Companies like Aliter Networks work with organisations to understand their current infrastructure and their future IT requirements. They then hold the clients hand through the process of identifying which equipment could be kept in use for longer, whether refurbished equipment could be purchased to meet new requirements as well as identifying the instances where new equipment is the best option. This blended approach allows the customer to achieve the best outcomes of cost, performance and reliability. They also then have a trusted partner who can repair equipment on the occasions where something does break.

For equipment that is no longer needed, having a refurbishment partner means that you don’t need to throw it all in a skip but have someone who can take it off your hands, refurbish as much as possible and find a new market for it or donate it to a charity that needs IT equipment.

Check out this video from Aliter Networks for a quick view of how refurbishment works.

Going beyond refurbishment

One of the joys of working with Aliter Networks for us has been working with a company that genuinely cares about trying to create a more sustainable world and aligning their business practices with their values. 

Reusing IT products is their core business and they have reused over 150,000 IT products and saved over 310,000 kilos of e-waste since they were founded in 2009.

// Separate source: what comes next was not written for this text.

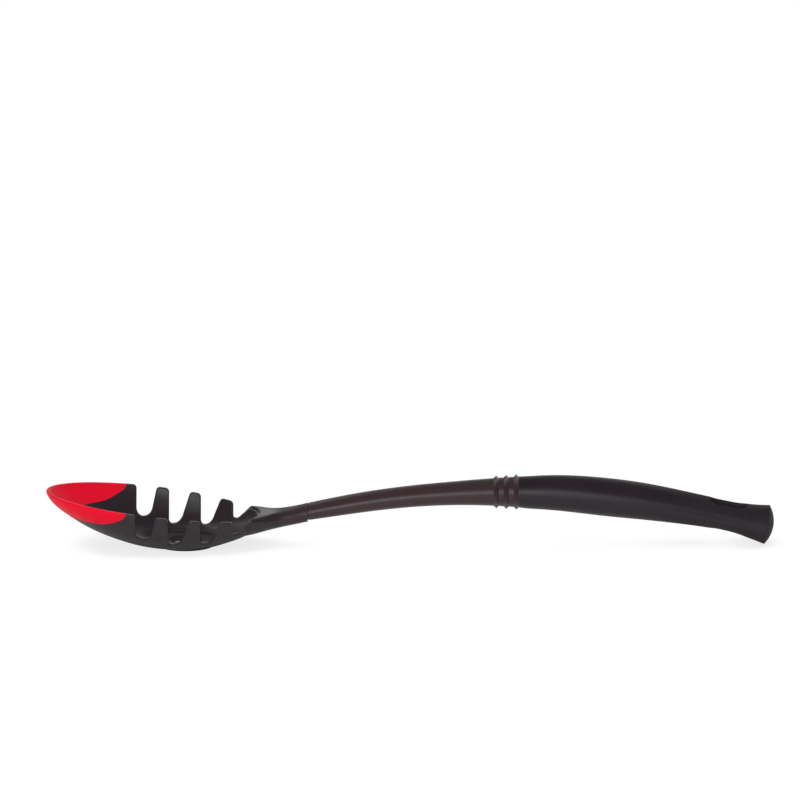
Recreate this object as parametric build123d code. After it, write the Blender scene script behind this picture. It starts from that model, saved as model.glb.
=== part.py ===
from build123d import *
import math
import os

# Pasta server: a deep black nylon bowl with three tines on each side, a red
# silicone lip round its front, and a long arched handle with a soft sleeve.
# Millimetres. X runs from the lip to the handle's end, Y across, Z up, and the
# origin is on the table under the middle of the whole length.
# A place is a distance from the tip of the lip, along X.

# Overall sizes
overall_length = 340.0
cut_overrun = 40.0

# Bowl: a stack of ellipses, each with its height, front, back and half width
bowl_length = 103.0
bowl_half_width = 33.2
bowl_form_height = 31.0
bowl_wall = 2.3
floor_height = 0.5
level_height_shares = (0.0, 0.045, 0.11, 0.19, 0.305, 0.44, 0.595, 0.75, 1.0)
level_front_shares = (0.47, 0.392, 0.322, 0.258, 0.184, 0.117, 0.053, 0.009, 0.006)
level_back_shares = (0.75, 0.815, 0.872, 0.925, 0.960, 0.978, 0.99, 0.997, 1.0)
level_width_shares = (0.40, 0.53, 0.63, 0.725, 0.82, 0.895, 0.965, 0.995, 1.0)

# Rim, tines and gaps: places and corner radii are shares of the bowl's length,
# rim heights of the bowl form's height, and gap floors of the front rim's height
rim_front_share = 0.850
rim_back_share = 0.471
rim_crown_share = 0.013
gap_front_shares = (0.405, 0.553, 0.698, 0.846)
gap_corner_shares = (0.470, 0.605, 0.743, 0.866)
tine_front_shares = (0.497, 0.650, 0.790, 0.924)
gap_floor_shares = (0.328, 0.208, 0.204, 0.345)
gap_front_radius_shares = (0.033, 0.0146, 0.0146, 0)
gap_back_radius_shares = (0.035, 0.0446, 0.0446, 0.0155)
tine_tip_radius_share = 0.0175
rim_edge_radius = 0.6

# Measuring hole in the floor, and the flat foot round it, as shares of the bowl's length
hole_place_share = 0.630
hole_radius_share = 0.0757
foot_radius_share = 0.133
foot_edge_radius = 0.4

# Silicone lip: its lower edge seen from the side, level and then swept up to the rim
lip_place_shares = (0.272, 0.354, 0.374)
lip_height_shares = (0.497, 0.632, 0.839)
lip_radius_shares = (0.175, 0.0485)
lip_inner_rise = 0.7

# Nylon tongue with holes that the lip is moulded round
tongue_skin = 0.75
tongue_reach = 5.0
tongue_root = 1.0
tongue_margin = 3.0
tongue_hole_radius = 1.2
tongue_side_hole_share = 0.27
tongue_front_hole_share = 0.4

# Stem: sections from inside the bowl's back wall towards the seam with the shaft
seam_place_share = 1.1883
seam_groove = 0.35
seam_groove_depth = 0.3
seam_drop = 0.7
seam_overlap = 1.0
stem_place_shares = (0.815, 0.894, 0.952, 1.0006, 1.0588, 1.1265)
stem_half_widths = (10.0, 15.0, 15.0, 11.2, 8.2, 7.0)
stem_waists = (13.0, 13.9, 14.0, 13.2, 13.2, 14.2)
stem_tops = (15.0, 15.3, 15.55, 15.85, 16.6, 18.1)
stem_flat_shares = (0.6, 0.72, 0.74, 0.66, 0.45, 0.2)
stem_end_flat_share = 0.02
stem_bottoms = (3.6, 4.6, 6.0, 7.2, 8.5, 9.9)

# Handle: ovals square to X from the seam to past the end, as shares of its sizes
arch_height = 24.85
grip_half_width = 11.4
grip_half_depth = 8.85
handle_place_shares = (
    0.0, 0.090, 0.197, 0.302, 0.391, 0.453, 0.499, 0.559, 0.635, 0.721, 0.807, 0.876, 0.927, 0.977, 1.012)
handle_height_shares = (
    0.636, 0.773, 0.901, 0.974, 1.0, 1.0, 0.990, 0.966, 0.901, 0.811, 0.688, 0.571, 0.467, 0.360, 0.305)
handle_width_shares = (
    0.544, 0.579, 0.614, 0.667, 0.728, 0.789, 0.851, 0.921, 0.982, 1.0, 0.991, 1.0, 1.053, 1.158, 1.228)
handle_depth_shares = (
    0.446, 0.514, 0.554, 0.610, 0.712, 0.810, 0.887, 0.955, 1.0, 0.960, 0.859, 0.791, 0.819, 0.996, 1.12)
side_hollows = (0, 0, 0, 0, 0, 0, 0, 0, 0, 0.15, 0.65, 0.75, 0.4, 0, 0)
oval_points = 24
shaft_rows = 6
grip_skin = 2.0

# Three pointed rings round the shaft, in front of the grip
ring_place_shares = (0.4035, 0.425, 0.4467)
ring_height = 1.1
ring_half_base = 1.15
ring_root = 1.0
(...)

They’re a Certified B Corp like us and strive to keep learning and delivering more positive impact. They have designed their packaging to be as eco-friendly as possible for shipping equipment to customers, they monitor and offset their carbon emissions, plant trees for each customer as a token to give something back to nature, and support charities with the supply of high quality refurbished IT equipment. 

Towards greener IT

Just like sustainable web design, we need to raise awareness of the issues of electronic waste and normalise the use of refurbished equipment. Here at Wholegrain we have had a procurement policy that specifies the use of refurbished IT equipment where available for many years, so if you’ve worked with us then your website was likely developed on refurbished equipment. 

Although it’s not yet mainstream, it is getting a lot easier. For IT infrastructure such as servers and routers, companies like Aliter Networks partner with you to make it easy and ensure that you are looked after. For personal electronics like smart phones and laptops there are options such as Backmarket, Reboxed (a fellow B Corp) and the refurbished section of the Apple online store.

The benefits are clear. Significantly reduced e-waste, significantly reduced impact from the manufacturing of new equipment, improved reliability and potentially very large cost savings, freeing up money that could be invested in staff, innovation or giving back to society and the environment. What’s not to like?